- DATASET -
================================
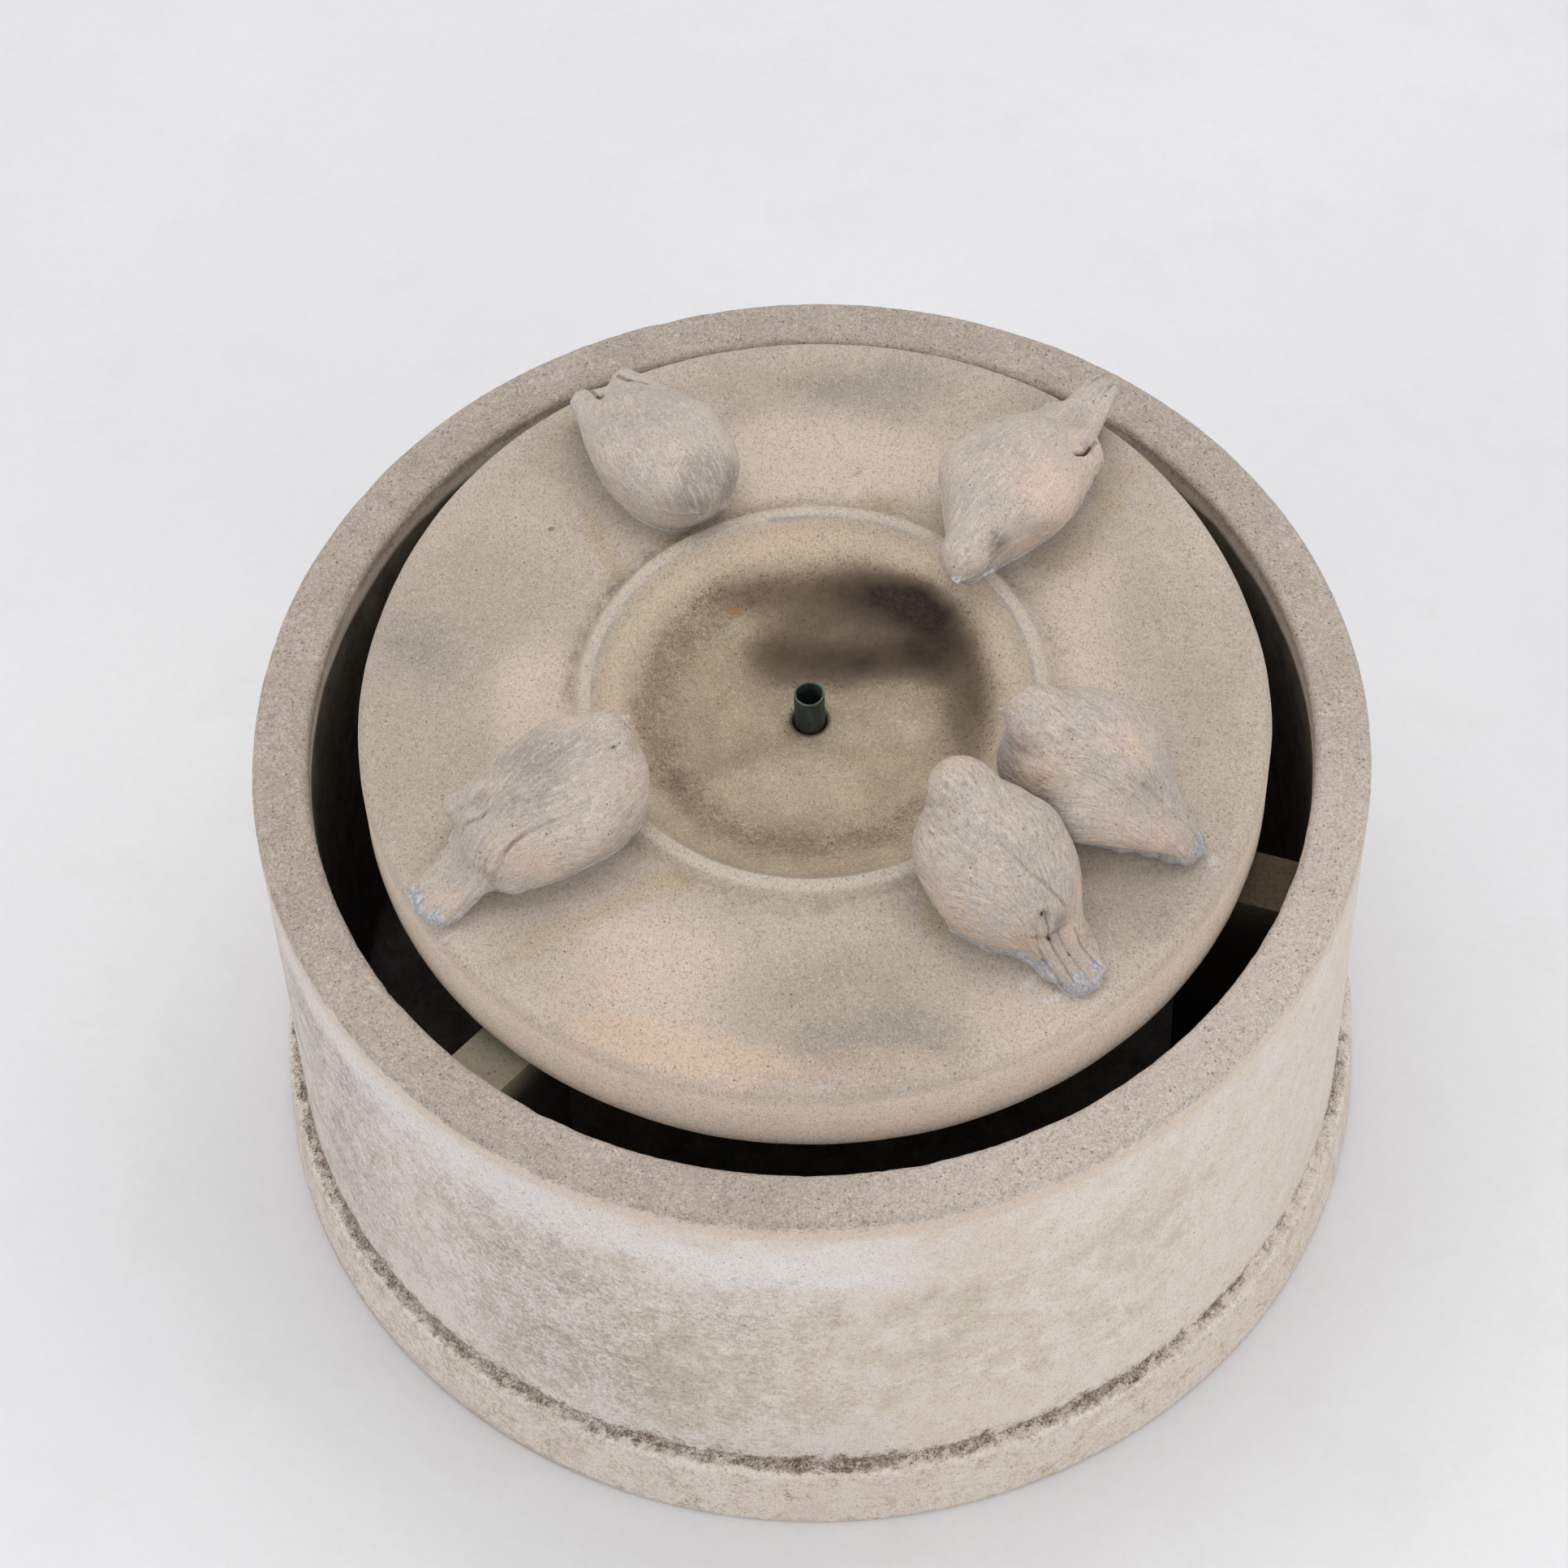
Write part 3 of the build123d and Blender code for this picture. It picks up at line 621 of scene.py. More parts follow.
def mat_plastic(name, dark, light, rough=0.45, bump=0.00025, scale=900.0, dusty=0.25):
    m = Mat(name)
    n = m.noise(60.0, 4, 0.6)
    f = m.noise(scale, 3, 0.6)
    col = m.mix(m.rng(n, 0.35, 0.65), dark, light)
    col = m.mix(m.mul(m.rng(f, 0.55, 0.72), dusty), col, lin(150, 144, 130))
    return m.finish(col, m.rng(n, 0.3, 0.7, rough - 0.08, rough + 0.12), m.bump(f, bump, 0.5))


def mat_steel():
    m = Mat("steel_band_brushed")
    n = m.noise(1.0, 3, 0.6, vec=m.scaled(300, 300, 3000))
    s = m.noise(120, 4, 0.6)
    col = m.mix(m.rng(n, 0.3, 0.7), lin(150, 150, 148), lin(196, 196, 192))
    col = m.mix(m.mul(m.rng(s, 0.60, 0.75), 0.6), col, lin(132, 92, 62))
    return m.finish(col, m.rng(n, 0.3, 0.7, 0.28, 0.46), m.bump(n, 0.0001, 0.4), 0.9)


def mat_core():
    m = Mat("laminated_core_steel")
    x, y, z = m.sep()
    w = m.node("ShaderNodeTexWave", wave_type="BANDS", bands_direction="Z")
    w.inputs["Scale"].default_value = 300.0
    m.put(w.inputs["Vector"], m.P)
    n = m.noise(90, 4, 0.6)
    col = m.mix(m.rng(w.outputs["Fac"], 0.2, 0.8), lin(70, 68, 66), lin(112, 108, 104))
    col = m.mix(m.mul(m.rng(n, 0.58, 0.72), 0.5), col, lin(108, 74, 52))
    return m.finish(col, 0.55, m.bump(w.outputs["Fac"], 0.0002, 0.5), 0.7)


def mat_coil():
    m = Mat("wound_copper_wire")
    w = m.node("ShaderNodeTexWave", wave_type="BANDS", bands_direction="X")
    w.inputs["Scale"].default_value = 420.0
    m.put(w.inputs["Vector"], m.P)
    n = m.noise(120, 3, 0.6)
    col = m.mix(m.rng(w.outputs["Fac"], 0.1, 0.9), lin(96, 48, 24), lin(196, 112, 62))
    col = m.mix(m.mul(m.rng(n, 0.55, 0.7), 0.4), col, lin(120, 66, 34))
    return m.finish(col, 0.35, m.bump(w.outputs["Fac"], 0.0004, 0.8), 0.8)


def mat_tube():
    m = Mat("vinyl_tube")
    n = m.noise(80, 4, 0.6)
    s = m.noise(1.0, 3, 0.6, vec=m.scaled(150, 150, 30))
    col = m.mix(m.rng(n, 0.35, 0.65), lin(150, 158, 148), lin(178, 184, 172))
    col = m.mix(m.mul(m.rng(s, 0.5, 0.7), 0.5), col, lin(112, 118, 92))
    m.bsdf.inputs["Coat Weight"].default_value = 0.4
    return m.finish(col, 0.3, m.bump(n, 0.0003, 0.3))


def mat_floor():
    m = Mat("painted_floor")
    big = m.noise(1.1, 6, 0.6)
    mid = m.noise(9.0, 6, 0.65)
    fine = m.noise(120.0, 5, 0.7)
    col = m.mix(m.rng(big, 0.35, 0.65), lin(214, 214, 217), lin(221, 221, 223))
    col = m.mix(m.mul(m.rng(mid, 0.52, 0.70), 0.30), col, lin(205, 204, 205))
    col = m.mix(m.mul(m.rng(fine, 0.45, 0.75), 0.20), col, lin(203, 202, 202))
    return m.finish(col, 0.85, m.bump(m.add(m.mul(fine, 0.5), mid), 0.0012, 0.25), spec=0.15)


# ------------------------------------------------------------------ sizes shared by the stone pieces (mm)
TOP_CX = 3.0
DECK = [(13.0, 453.5, 0), (60, 455.0, 60), (118, 462.0, 60), (153, 479.0, 4), (161.5, 487.6, 1.6), (170.5, 486.8, 4),
        (176.5, 477.0, 3), (332, 472.0, 12), (331, 406.0, 3), (321, 396.0, 3), (13.0, 396.0, 0)]


def deck_height(r):
    """Height of the top's upper face at radius r (mm)."""
    rr = [d[0] for d in DECK[:8]]
    zz = [d[1] for d in DECK[:8]]
    return np.interp(r, rr, zz)


def blob(p, cx, cy, rx, ry=None, ang=0.0, soft=0.55):
    """Soft-edged patch in plan: 1 in the middle, 0 outside (mm)."""
    ry = ry or rx
    c, s = math.cos(math.radians(ang)), math.sin(math.radians(ang))
    x, y = p[:, 0] - cx, p[:, 1] - cy
    u = (x * c + y * s) / rx
    v = (-x * s + y * c) / ry
    d = np.sqrt(u * u + v * v)
    return 1 - sstep(1 - soft, 1 + soft, d)


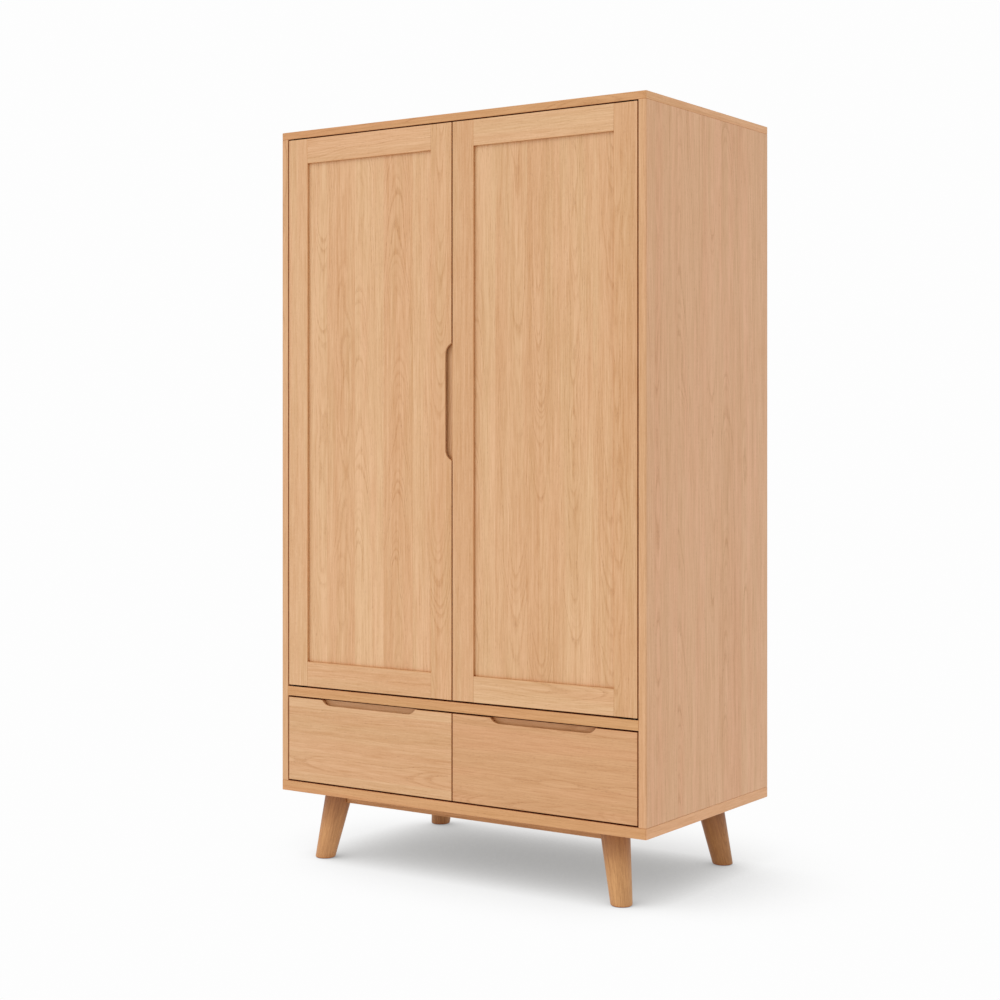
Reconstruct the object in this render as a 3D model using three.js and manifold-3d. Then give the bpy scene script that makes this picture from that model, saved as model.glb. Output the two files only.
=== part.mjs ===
// Two-door oak armoire: a hanging compartment with a hat shelf behind frame-and-panel doors, two drawers
// side by side below it, and four splayed, tapered legs.
//
// Units are millimetres.  +X is right, +Y is back and +Z is up, seen from the front.  The origin is on the
// floor, under the middle of the case.

import * as THREE from "three";
import { mergeVertices } from "three/addons/utils/BufferGeometryUtils.js";
import Module from "manifold-3d";

const wasm = await Module();
wasm.setup();

// ---------------------------------------------------------------------------------------------------------
// Driving dimensions

// Case
const WIDTH = 1048;
const DEPTH = 600;
const TOP_T = 18;
const BOTTOM_T = 25;
const SIDE_T = 20;
const MID_T = 23;
const DIVIDER_T = 18;
const BACK_T = 6;
const REBATE = 8; // step round the back edge of the case that the back panel sits in
const CORNER_R = 4; // rounding of the case's four upright edges
const CLEARANCE = 0.3; // play round every piece that is let into another

// Doors and drawer fronts
const GAP = 3; // reveal beside and over the doors, and beside the drawer fronts
const LEVEL_GAP = 4; // reveal under the doors, and over and under the drawer fronts
const FRONT_T = 22;
const DOOR_H = 1358;
const DRAWER_FRONT_H = 205;
const STILE_W = 60;
const RAIL_W = 61;
const PANEL_T = 8;
const PANEL_RECESS = 6; // from the face of the frame to the face of the panel
const GROOVE = 9; // depth of the groove that holds the panel
const TONGUE_H = RAIL_W - GROOVE; // height of a rail's tongue, which leaves room for the panel's corner
const OVERCUT = 1; // how far a cutting shape stands out of the piece it cuts

// Finger pulls, routed from the front into the edge of a door or drawer front
const PULL_DEPTH = 11; // from the front face to the back wall of the pull
const PULL_LIP = 5; // thickness of the lip that the fingers hook behind
const PULL_UNDERCUT = 9; // how far the slot runs in behind the lip
const SLOT_SETBACK = 0.2; // share of an end's sweep that the slot stops short of it
const DOOR_PULL_L = 277;
const DOOR_PULL_W = 18;
const DOOR_PULL_RUN = 26; // length of each sweeping end of the door's pull
const DOOR_PULL_RISE = 22; // height of the pull's middle above the middle of the door
const DRAWER_PULL_L = 286;
const DRAWER_PULL_W = 13;
const DRAWER_PULL_RUN = 26;

// Pivot hinges
const PIVOT_INSET = 12; // from the inner face of the case's side to the pin
const PIVOT_SETBACK = 7; // from the front face to the pin
const PIN_R = 2.5;
const PIN_REACH = 10; // how far the pin stands into the door
const PIN_ROOM = 2; // free hole beyond the pin's end
const COLLAR_R = 4;
const LEAF_T = 2.5;
const LEAF_OUTER = 5; // leaf on the outer side of the pin
const LEAF_INNER = 40; // leaf on the inner side of the pin
const LEAF_FRONT = 4; // leaf in front of the pin
const LEAF_BACK = 10; // leaf behind the pin

// Inside the hanging compartment
const SHELF_T = 18;
const SHELF_BELOW_TOP = 220; // free height above the hat shelf
const SHELF_SETBACK = 60;
const RAIL_BELOW_SHELF = 50; // from the shelf's underside to the middle of the hanging rail
const RAIL_TUBE_H = 30;
const RAIL_TUBE_D = 15;
const RAIL_TUBE_WALL = 1.5;
const SOCKET_PLATE_T = 3;
const SOCKET_REACH = 15; // from the case's side to the end of the cup
const SOCKET_WALL = 2.5;
const SOCKET_FLANGE = 8; // how far the plate stands out round the cup
const CATCH_W = 60;
const CATCH_H = 14;
const CATCH_D = 14;
const CATCH_PLAY = 0.5; // between the catch and the strike plates of the shut doors
const STRIKE_T = 1.5;
const STRIKE_W = 26;
const STRIKE_H = 12;
const STRIKE_INSET = 9; // from the door's free edge to the plate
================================
Return exactly what appears above, from the first line of the entries to the line with "0.0001, 0.4), 0.9)", inclusive.

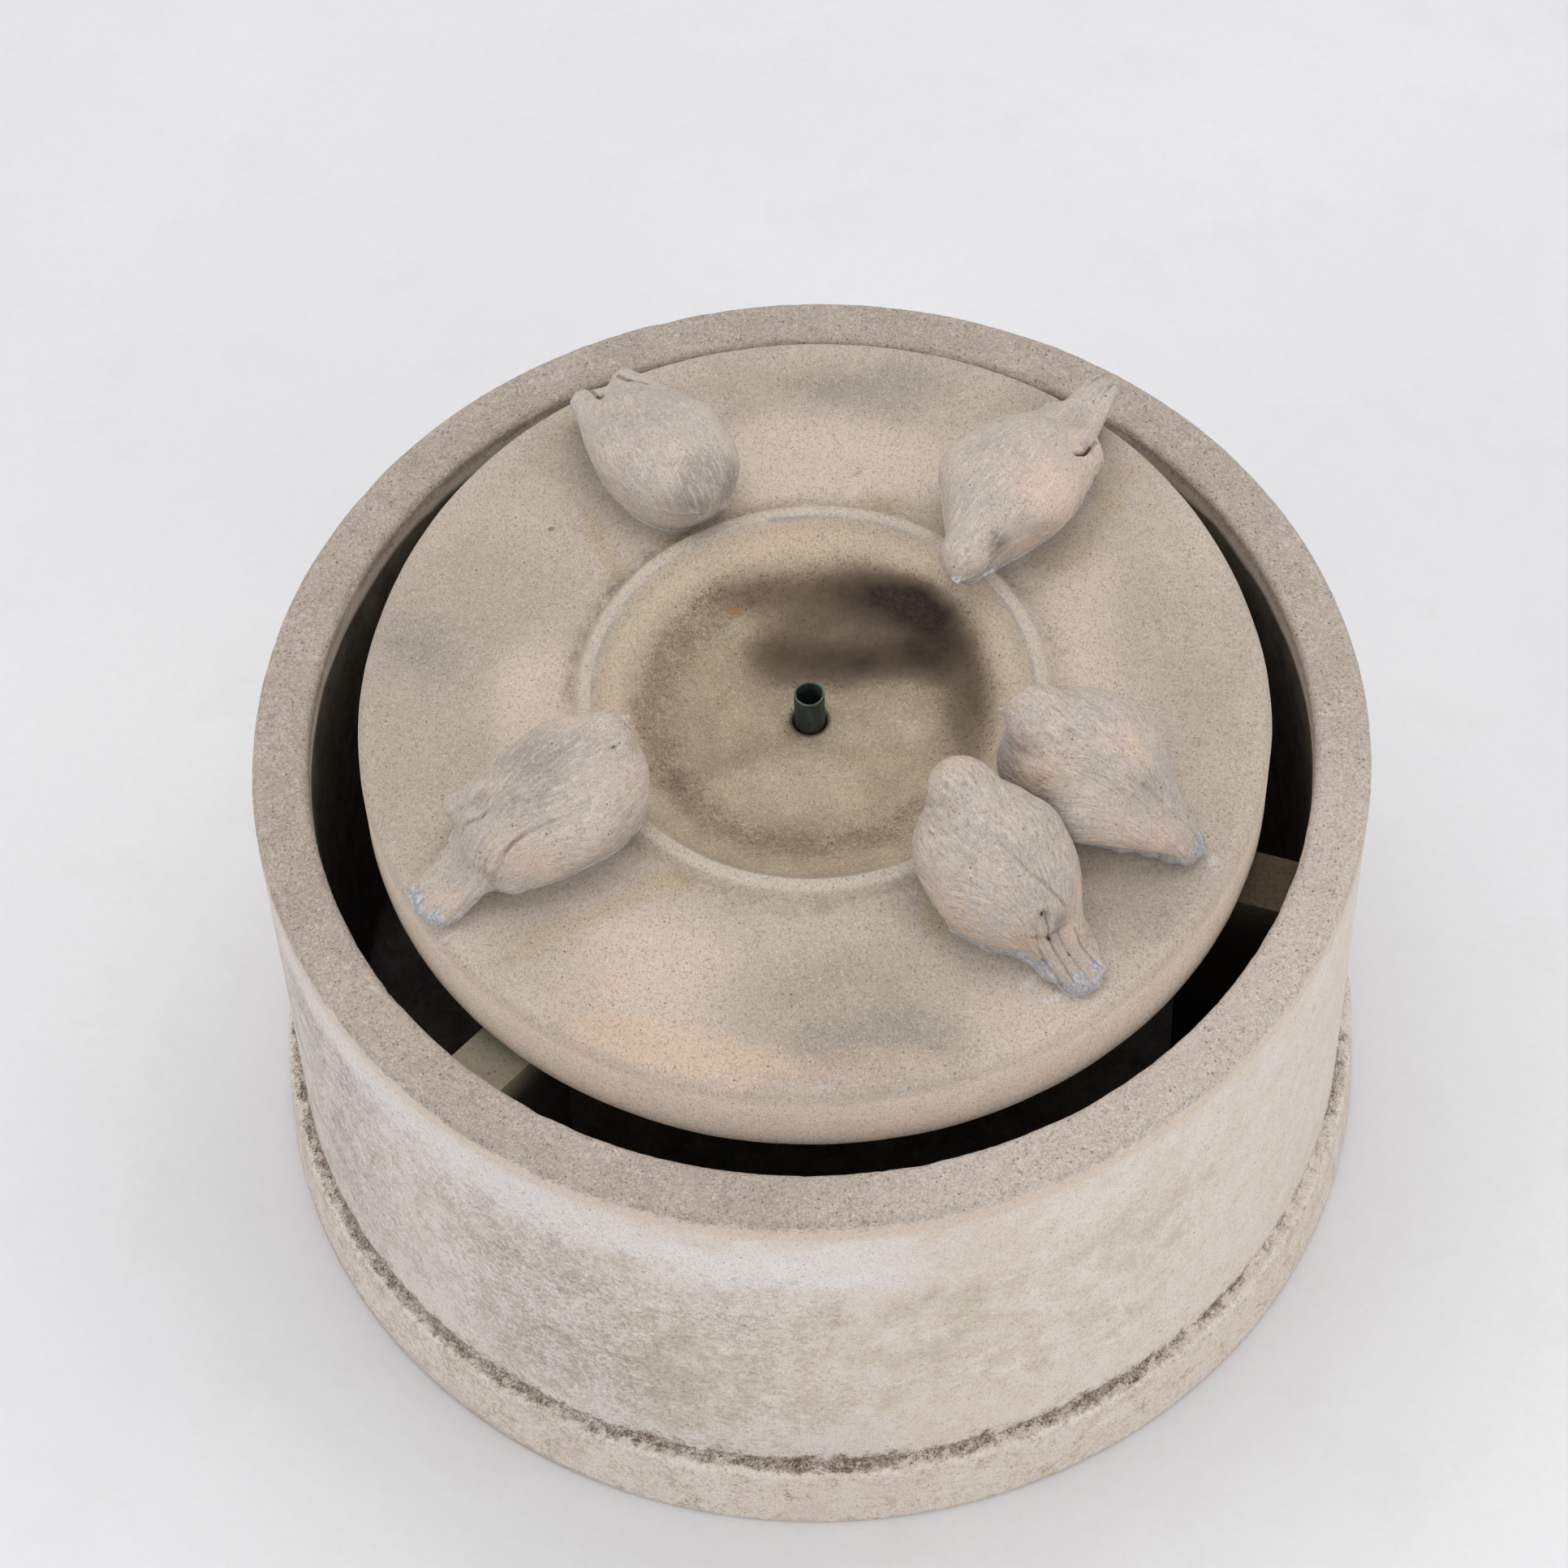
Write part 3 of the build123d and Blender code for this picture. It picks up at line 621 of scene.py. More parts follow.
def mat_plastic(name, dark, light, rough=0.45, bump=0.00025, scale=900.0, dusty=0.25):
    m = Mat(name)
    n = m.noise(60.0, 4, 0.6)
    f = m.noise(scale, 3, 0.6)
    col = m.mix(m.rng(n, 0.35, 0.65), dark, light)
    col = m.mix(m.mul(m.rng(f, 0.55, 0.72), dusty), col, lin(150, 144, 130))
    return m.finish(col, m.rng(n, 0.3, 0.7, rough - 0.08, rough + 0.12), m.bump(f, bump, 0.5))


def mat_steel():
    m = Mat("steel_band_brushed")
    n = m.noise(1.0, 3, 0.6, vec=m.scaled(300, 300, 3000))
    s = m.noise(120, 4, 0.6)
    col = m.mix(m.rng(n, 0.3, 0.7), lin(150, 150, 148), lin(196, 196, 192))
    col = m.mix(m.mul(m.rng(s, 0.60, 0.75), 0.6), col, lin(132, 92, 62))
    return m.finish(col, m.rng(n, 0.3, 0.7, 0.28, 0.46), m.bump(n, 0.0001, 0.4), 0.9)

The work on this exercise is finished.